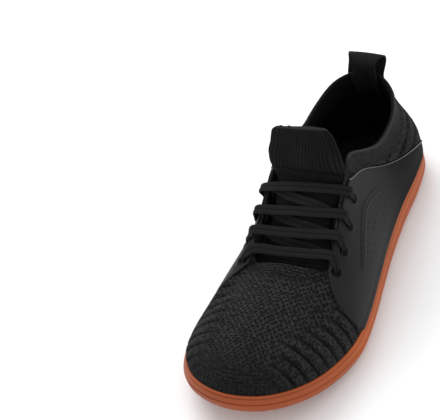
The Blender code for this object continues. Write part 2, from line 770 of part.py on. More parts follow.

########

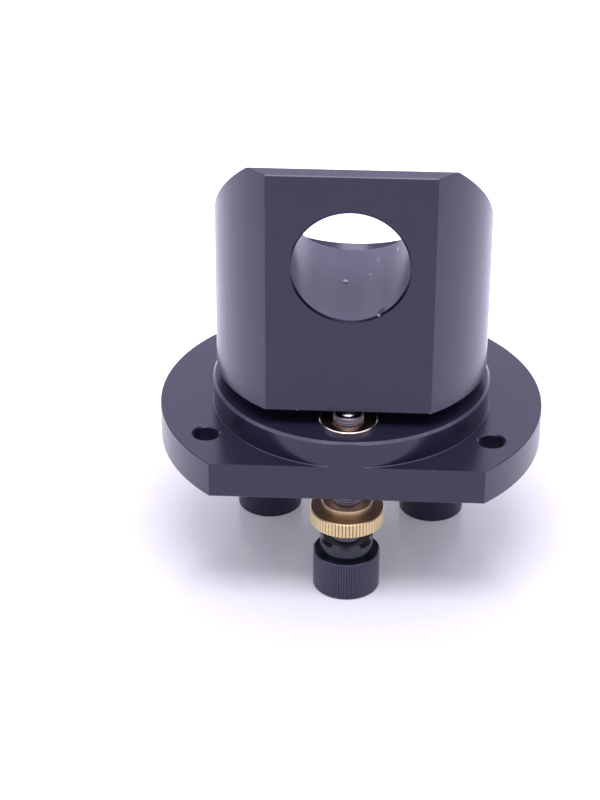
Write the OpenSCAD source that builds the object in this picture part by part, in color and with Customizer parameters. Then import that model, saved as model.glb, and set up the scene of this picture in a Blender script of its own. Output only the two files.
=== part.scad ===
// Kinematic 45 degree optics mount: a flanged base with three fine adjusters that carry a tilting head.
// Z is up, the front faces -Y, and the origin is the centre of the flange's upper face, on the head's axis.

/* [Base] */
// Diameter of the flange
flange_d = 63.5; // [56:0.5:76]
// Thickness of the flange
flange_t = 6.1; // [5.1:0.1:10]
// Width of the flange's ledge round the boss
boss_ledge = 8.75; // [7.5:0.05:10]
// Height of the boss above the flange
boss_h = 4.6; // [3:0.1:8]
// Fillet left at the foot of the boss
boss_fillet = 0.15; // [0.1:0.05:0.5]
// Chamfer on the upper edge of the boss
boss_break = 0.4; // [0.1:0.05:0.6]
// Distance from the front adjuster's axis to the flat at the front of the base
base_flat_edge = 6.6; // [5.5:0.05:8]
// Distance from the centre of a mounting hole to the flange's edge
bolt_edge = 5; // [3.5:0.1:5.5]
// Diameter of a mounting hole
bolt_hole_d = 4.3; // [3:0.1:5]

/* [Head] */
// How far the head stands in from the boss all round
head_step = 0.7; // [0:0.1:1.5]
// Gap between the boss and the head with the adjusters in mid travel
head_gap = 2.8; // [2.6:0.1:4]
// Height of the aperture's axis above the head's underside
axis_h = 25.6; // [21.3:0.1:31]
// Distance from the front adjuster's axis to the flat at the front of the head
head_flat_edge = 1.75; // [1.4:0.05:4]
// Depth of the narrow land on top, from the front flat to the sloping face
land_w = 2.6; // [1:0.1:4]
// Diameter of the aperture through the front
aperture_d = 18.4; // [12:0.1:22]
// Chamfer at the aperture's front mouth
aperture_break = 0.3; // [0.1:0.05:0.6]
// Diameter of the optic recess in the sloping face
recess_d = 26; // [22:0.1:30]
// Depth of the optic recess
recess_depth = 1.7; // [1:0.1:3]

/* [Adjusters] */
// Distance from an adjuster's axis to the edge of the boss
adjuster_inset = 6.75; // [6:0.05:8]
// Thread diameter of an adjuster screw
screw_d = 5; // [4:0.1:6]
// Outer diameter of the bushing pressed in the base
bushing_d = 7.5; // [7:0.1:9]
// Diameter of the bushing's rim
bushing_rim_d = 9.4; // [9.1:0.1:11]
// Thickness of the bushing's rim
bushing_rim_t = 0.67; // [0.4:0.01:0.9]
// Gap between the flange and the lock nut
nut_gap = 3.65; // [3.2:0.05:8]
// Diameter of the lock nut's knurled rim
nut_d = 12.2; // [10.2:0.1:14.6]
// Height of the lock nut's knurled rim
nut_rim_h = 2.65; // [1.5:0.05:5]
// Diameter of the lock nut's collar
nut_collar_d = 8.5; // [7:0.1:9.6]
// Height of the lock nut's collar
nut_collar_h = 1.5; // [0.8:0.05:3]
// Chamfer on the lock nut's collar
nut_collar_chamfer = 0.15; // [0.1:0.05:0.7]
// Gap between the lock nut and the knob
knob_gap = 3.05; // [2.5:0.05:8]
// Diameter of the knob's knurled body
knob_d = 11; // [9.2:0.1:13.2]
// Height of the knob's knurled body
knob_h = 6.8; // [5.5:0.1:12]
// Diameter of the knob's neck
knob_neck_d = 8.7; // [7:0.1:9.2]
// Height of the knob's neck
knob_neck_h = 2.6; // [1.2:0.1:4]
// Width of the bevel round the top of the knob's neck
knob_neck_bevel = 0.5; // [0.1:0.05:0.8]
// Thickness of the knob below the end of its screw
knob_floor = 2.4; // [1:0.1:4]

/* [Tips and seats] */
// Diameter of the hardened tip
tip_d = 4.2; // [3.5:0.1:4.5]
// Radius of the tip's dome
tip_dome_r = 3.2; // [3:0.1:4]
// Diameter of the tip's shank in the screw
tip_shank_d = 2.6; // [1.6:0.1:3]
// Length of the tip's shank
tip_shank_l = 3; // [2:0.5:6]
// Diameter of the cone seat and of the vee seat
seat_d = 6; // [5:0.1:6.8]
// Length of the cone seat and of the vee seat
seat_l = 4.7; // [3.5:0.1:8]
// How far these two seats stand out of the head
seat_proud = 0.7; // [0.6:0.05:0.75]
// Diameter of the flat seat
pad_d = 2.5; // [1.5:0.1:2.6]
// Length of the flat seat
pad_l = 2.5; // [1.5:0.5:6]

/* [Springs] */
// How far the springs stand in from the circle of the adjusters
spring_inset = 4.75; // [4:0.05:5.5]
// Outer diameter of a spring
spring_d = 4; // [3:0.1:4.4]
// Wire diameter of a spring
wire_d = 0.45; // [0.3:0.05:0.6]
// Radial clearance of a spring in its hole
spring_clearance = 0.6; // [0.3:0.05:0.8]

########

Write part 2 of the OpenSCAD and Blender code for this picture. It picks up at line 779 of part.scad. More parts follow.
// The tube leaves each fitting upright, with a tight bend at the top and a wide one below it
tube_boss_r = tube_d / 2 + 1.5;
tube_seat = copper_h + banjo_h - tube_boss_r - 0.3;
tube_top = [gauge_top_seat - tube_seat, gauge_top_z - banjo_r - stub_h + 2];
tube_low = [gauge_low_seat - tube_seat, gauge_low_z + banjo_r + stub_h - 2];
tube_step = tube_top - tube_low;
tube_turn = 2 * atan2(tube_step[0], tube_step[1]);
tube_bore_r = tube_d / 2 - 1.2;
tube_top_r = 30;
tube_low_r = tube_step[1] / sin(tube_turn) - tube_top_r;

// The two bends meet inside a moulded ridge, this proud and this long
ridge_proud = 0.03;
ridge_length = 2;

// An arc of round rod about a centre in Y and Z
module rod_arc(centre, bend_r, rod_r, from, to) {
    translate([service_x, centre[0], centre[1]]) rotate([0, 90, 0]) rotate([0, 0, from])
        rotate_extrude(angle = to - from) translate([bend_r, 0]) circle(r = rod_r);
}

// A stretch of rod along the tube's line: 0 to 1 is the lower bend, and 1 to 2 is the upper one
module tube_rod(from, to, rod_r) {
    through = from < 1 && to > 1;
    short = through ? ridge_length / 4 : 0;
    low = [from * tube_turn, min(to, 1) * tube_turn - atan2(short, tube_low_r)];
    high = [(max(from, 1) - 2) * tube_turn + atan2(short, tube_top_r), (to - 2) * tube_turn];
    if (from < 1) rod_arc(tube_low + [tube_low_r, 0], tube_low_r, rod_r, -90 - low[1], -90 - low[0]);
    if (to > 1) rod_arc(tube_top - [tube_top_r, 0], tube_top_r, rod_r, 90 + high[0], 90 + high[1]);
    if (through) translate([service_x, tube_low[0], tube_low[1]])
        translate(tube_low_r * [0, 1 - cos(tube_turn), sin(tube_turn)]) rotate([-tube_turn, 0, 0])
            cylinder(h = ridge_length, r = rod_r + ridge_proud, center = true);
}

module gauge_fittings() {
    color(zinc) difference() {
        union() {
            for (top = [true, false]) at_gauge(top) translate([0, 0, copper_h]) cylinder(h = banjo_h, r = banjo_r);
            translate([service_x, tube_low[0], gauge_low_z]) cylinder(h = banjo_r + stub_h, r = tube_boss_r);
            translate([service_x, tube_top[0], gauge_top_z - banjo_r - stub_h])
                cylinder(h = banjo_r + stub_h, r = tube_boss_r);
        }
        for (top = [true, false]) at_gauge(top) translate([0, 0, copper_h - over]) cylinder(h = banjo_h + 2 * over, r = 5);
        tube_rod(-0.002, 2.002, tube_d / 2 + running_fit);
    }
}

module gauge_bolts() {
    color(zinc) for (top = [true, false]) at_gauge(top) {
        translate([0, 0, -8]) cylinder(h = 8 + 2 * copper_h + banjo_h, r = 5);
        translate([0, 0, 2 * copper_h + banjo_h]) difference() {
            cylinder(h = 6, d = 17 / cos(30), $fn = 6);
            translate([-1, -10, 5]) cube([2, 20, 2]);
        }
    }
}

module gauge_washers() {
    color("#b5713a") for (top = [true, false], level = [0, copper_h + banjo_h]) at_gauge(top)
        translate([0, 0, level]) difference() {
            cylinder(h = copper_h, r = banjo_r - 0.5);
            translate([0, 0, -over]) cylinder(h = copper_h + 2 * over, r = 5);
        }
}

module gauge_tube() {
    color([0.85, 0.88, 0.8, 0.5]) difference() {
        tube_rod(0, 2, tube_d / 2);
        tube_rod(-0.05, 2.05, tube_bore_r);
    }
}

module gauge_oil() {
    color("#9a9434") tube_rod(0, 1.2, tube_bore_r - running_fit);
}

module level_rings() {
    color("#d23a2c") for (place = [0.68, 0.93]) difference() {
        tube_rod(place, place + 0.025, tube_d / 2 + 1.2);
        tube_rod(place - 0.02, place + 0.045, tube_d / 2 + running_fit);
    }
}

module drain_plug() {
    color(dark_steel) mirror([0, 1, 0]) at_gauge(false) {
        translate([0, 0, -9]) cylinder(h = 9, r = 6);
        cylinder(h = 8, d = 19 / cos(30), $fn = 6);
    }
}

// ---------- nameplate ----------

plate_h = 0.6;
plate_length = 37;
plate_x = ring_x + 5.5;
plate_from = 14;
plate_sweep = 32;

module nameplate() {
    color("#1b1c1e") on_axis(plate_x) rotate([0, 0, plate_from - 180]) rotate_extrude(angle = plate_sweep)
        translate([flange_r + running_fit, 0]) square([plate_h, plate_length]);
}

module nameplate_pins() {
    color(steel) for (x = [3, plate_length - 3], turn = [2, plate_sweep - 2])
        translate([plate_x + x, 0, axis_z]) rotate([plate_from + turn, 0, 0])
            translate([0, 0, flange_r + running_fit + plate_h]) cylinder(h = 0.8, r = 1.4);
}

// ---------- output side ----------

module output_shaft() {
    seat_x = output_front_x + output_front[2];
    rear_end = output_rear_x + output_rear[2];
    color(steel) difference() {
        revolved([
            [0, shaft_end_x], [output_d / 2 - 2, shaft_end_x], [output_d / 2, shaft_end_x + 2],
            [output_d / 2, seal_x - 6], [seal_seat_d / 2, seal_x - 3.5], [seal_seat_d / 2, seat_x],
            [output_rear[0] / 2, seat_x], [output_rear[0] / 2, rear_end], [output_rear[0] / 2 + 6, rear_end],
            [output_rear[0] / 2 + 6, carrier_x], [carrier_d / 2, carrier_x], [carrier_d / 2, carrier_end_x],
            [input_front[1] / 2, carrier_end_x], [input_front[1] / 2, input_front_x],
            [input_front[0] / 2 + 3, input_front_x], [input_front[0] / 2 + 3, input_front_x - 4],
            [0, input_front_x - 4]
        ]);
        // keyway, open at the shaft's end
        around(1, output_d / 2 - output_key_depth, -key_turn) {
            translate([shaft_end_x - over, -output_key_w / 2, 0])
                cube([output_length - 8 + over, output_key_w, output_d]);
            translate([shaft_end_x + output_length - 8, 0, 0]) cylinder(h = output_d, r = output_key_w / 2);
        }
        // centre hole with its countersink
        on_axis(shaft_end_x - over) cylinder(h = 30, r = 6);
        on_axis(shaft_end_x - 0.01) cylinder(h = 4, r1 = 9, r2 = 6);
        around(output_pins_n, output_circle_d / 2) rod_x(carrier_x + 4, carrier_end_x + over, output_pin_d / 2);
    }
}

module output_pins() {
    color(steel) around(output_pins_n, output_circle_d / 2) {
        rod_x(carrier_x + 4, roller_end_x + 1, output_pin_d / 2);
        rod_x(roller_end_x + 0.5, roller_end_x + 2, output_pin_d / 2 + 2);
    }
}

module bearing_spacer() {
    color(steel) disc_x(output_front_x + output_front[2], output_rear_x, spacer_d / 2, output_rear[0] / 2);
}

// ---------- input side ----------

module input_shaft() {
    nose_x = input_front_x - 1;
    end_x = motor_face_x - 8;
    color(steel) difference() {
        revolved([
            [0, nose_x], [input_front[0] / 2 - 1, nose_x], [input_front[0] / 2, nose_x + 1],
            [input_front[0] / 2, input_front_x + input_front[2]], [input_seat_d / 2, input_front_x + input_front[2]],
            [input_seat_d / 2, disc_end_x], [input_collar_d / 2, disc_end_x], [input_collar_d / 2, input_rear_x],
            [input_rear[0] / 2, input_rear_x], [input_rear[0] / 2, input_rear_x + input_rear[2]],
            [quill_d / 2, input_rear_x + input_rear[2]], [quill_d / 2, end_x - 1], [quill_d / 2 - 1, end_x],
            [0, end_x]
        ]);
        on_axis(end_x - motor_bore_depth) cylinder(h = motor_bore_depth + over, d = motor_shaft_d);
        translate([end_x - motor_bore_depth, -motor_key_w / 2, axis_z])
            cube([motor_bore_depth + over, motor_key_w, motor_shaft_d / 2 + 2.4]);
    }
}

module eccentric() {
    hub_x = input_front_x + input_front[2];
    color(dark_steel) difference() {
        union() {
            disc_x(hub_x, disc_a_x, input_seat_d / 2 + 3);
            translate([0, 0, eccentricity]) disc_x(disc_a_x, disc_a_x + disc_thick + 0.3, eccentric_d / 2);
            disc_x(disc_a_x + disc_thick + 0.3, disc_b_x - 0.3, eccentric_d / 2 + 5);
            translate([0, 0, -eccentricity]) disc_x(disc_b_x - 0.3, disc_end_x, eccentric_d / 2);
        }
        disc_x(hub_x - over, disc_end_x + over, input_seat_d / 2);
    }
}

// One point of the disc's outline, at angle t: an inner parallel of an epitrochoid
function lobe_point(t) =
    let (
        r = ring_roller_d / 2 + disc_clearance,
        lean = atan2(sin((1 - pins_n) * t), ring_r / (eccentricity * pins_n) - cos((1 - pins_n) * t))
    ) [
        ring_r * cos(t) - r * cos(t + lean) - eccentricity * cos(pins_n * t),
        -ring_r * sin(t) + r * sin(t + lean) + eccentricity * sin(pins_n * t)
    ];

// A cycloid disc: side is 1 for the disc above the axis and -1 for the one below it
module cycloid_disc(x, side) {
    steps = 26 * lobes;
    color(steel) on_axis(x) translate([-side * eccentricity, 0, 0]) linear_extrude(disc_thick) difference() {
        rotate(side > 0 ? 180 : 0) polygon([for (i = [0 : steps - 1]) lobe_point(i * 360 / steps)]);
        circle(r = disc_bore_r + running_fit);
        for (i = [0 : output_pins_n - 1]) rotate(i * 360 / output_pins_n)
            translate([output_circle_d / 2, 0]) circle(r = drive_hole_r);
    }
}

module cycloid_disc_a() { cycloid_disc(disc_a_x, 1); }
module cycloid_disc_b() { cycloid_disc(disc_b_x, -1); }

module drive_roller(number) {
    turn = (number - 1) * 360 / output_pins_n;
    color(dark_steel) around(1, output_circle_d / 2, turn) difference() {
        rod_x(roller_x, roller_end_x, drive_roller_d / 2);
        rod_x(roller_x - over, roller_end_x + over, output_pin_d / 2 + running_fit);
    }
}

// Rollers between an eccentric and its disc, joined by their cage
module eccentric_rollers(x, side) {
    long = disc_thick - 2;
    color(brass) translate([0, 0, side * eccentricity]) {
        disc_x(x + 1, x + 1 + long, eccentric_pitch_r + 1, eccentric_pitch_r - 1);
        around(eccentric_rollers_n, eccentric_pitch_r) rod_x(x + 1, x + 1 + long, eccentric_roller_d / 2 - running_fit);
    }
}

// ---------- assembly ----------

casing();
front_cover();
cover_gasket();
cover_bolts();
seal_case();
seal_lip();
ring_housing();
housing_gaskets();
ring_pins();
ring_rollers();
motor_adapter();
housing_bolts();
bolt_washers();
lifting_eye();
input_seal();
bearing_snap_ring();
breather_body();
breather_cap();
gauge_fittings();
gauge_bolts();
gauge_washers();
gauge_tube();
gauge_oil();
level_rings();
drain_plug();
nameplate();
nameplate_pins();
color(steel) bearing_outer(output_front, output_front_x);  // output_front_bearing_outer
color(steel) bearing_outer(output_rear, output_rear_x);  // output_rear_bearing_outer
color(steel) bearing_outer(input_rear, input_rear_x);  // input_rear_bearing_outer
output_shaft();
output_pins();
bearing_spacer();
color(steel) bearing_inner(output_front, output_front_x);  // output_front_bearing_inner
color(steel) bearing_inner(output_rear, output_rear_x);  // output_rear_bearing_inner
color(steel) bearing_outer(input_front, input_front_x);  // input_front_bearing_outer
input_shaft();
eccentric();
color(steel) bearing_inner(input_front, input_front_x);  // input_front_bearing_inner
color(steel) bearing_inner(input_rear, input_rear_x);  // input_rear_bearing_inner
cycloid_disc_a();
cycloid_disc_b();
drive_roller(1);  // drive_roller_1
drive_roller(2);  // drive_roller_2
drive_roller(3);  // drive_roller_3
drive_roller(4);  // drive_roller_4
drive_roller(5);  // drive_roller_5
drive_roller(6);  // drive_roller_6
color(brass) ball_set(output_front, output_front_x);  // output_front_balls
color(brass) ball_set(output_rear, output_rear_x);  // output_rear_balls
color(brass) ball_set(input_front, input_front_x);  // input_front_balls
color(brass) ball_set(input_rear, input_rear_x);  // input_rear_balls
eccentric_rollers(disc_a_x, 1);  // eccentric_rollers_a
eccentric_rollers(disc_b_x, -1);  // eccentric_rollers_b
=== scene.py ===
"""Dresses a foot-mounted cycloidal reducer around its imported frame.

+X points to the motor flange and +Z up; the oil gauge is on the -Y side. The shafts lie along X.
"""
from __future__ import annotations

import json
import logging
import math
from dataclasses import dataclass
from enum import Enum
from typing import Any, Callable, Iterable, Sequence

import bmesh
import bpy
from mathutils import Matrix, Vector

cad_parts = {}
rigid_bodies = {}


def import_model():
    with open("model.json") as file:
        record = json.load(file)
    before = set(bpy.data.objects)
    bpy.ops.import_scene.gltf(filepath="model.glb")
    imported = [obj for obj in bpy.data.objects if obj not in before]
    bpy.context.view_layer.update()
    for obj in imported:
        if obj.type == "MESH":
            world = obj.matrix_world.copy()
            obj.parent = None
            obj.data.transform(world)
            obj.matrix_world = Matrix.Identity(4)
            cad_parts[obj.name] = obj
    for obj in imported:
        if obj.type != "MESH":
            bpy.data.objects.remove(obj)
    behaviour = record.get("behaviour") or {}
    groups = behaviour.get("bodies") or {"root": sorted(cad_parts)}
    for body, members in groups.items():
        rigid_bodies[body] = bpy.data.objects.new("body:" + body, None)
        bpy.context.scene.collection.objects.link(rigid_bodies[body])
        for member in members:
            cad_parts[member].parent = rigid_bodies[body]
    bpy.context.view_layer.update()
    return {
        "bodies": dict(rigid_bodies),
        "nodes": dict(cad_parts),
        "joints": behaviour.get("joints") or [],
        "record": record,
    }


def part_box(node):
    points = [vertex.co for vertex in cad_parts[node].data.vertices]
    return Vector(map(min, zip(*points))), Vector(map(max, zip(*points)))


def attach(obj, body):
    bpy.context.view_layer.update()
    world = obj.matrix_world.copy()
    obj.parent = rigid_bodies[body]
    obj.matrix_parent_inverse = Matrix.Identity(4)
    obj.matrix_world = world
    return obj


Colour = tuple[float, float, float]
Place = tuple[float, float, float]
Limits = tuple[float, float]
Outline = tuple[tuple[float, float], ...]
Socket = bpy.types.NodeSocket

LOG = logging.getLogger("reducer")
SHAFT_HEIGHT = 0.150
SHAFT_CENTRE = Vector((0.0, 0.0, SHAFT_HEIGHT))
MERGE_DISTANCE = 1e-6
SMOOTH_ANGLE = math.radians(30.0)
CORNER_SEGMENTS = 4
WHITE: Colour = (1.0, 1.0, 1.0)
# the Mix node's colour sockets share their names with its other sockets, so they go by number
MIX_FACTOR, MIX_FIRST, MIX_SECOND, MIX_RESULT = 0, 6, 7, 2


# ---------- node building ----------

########

Work instructions → Identify all lines where the word "None" shows up. Copy them.

Output for this task →
            obj.parent = None
        rigid_bodies[body] = bpy.data.objects.new("body:" + body, None)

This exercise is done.